Areas of Study

Research at the University of Alberta focuses on five distinct areas that are of key importance to RGL. To access papers from these area of study, visit our Papers and Articles listing.

1) FLOW DYNAMICS: EXPERIMENTAL INVESTIGATIONS AND
2) FLOW DYNAMICS: NUMERICAL MODELLING

This research focuses on the near-field fluid mechanics of steam-assisted gravity drainage (SAGD) [experimental, flow visualization, and computational fluid dynamics (CFD) simulations] for sand control equipment and flow control devices (FCDs). Several failure mechanisms, including corrosion, erosion, and scaling, affect flow in SAGD wells and need to be considered when designing a slotted liner and any flow control device. 

The aim of the project is to provide a detailed understanding of the near well fluid mechanics of both the injection and production wells. This information will be used to develop a stronger design procedure as well as mitigate failure mechanisms. Research will take to twofold approach: an experimental investigation using both model fluids/conditions and real field fluids/conditions will elucidate the flow phenomenon present and then provide data on the flow field on a number of different conditions. 

The investigations will provide an understanding of the flow effect on scaling, corrosion, and sand control performance. Numerical models using CFDs are developed using the validation data from the experiments to provide further insight into this flow field. These will then be used as part of an optimization process to provide explicit information on design directions for RGL sand control devices and flow control technology.

3) Corrosion

This research focuses on corrosion mechanisms and control of downhole equipment. Because extremely corrosive substances in the oil-recovery process create severe service conditions, damage significantly shortens the lifetime of equipment in SAGD systems. 

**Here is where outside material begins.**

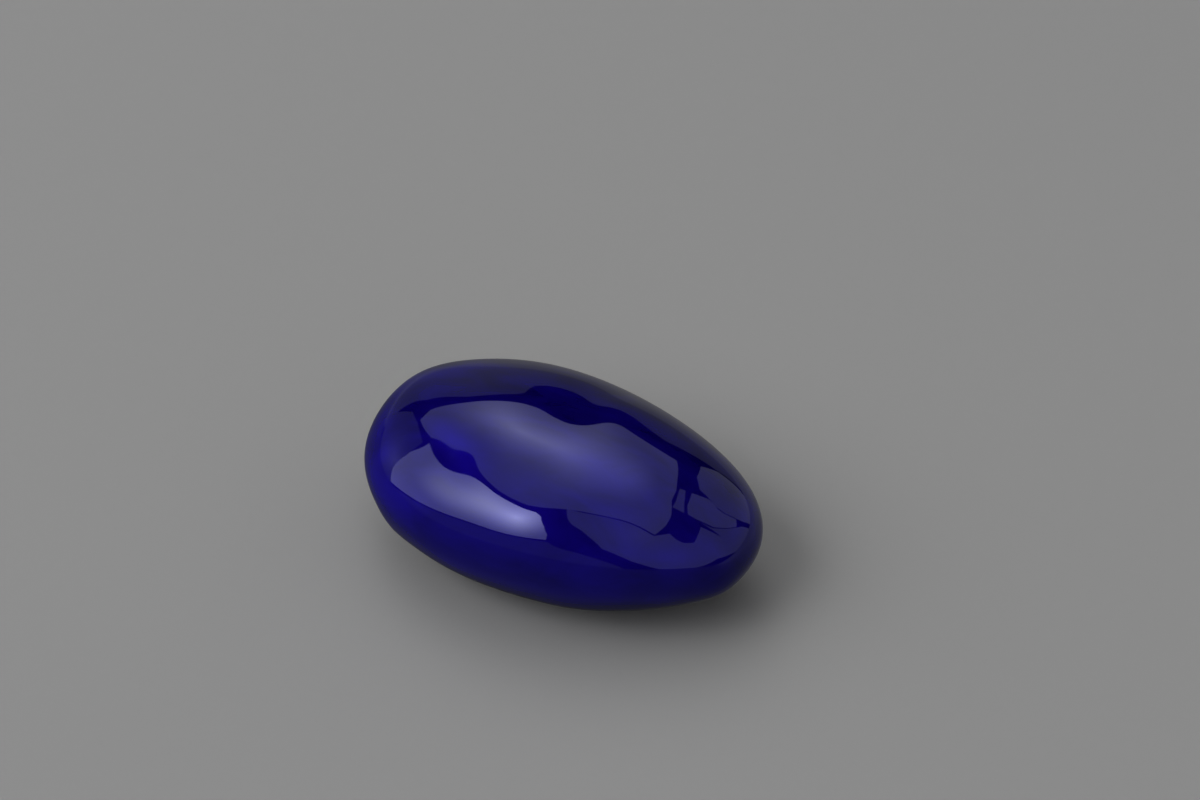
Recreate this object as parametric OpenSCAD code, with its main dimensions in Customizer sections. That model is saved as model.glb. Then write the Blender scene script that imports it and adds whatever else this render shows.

We aim to improve corrosion resistance of materials for slotted liners and other RGL products by investigating corrosion mechanisms and the effect of different slot cutting processes on corrosion and plugging behaviour. We can then develop a corrosion- and plugging-resistant coating that is technically simple to apply and that extends the service life of slotted liners. More specifically, new technical criteria for materials selection – a better slot manufacturing process and the development of an effective coating – will provide RGL with a set of practical design criteria for optimizing operational performance of a SAGD system and extend equipment service life.

4) Sand Control Performance

This research focuses on comprehensive laboratory and numerical investigations of SAGD completions (sand control testing). Although liners are designed to prevent the reservoir sand from flowing into the wellbore, they do allow the production of very fine materials (i.e., fine silts and clay) into the reservoir. 

Sand production in thermal wells, which are typically horizontal, will result in sand accumulation in the liner, requiring the wellbore to be frequently shut-in for wellbore clean up. The production of fines will result in higher wellbore productivity since, if they are not produced, they will plug the sand and screen liner. 

Intelligent design of liners allows the production of fines but keeps the sand in the reservoir. Previously developed liner design criteria have resulted in lower wellbore productivity. In this research, we propose the development of criteria for the design of three different types of liners and take a comprehensive approach to enhancing the liner design for heavy-oil reservoirs using physical and mathematical modelling.

5) SCALING AND FOULING

This research focuses on finding the efficiency of bitumen extraction in SAGD operations and improving sand control performance in sand and flow control devices. The potential fouling and scale formation on surfaces and plugging of slots are determined by the intermolecular and surface interactions of solid sands, clays, bitumen, water, minerals, and liner surfaces, as well as the local hydrodynamic flow conditions. 

The goal is to characterize the physicochemical surface properties of the equipment and elucidate associated interfacial interaction mechanisms in the oil-sands extraction processes that lead to fouling and device failure, while also providing comprehensive solutions for a better material and coating selection with improved performances in the in-situ extraction process of bitumen for the oil-sands industry.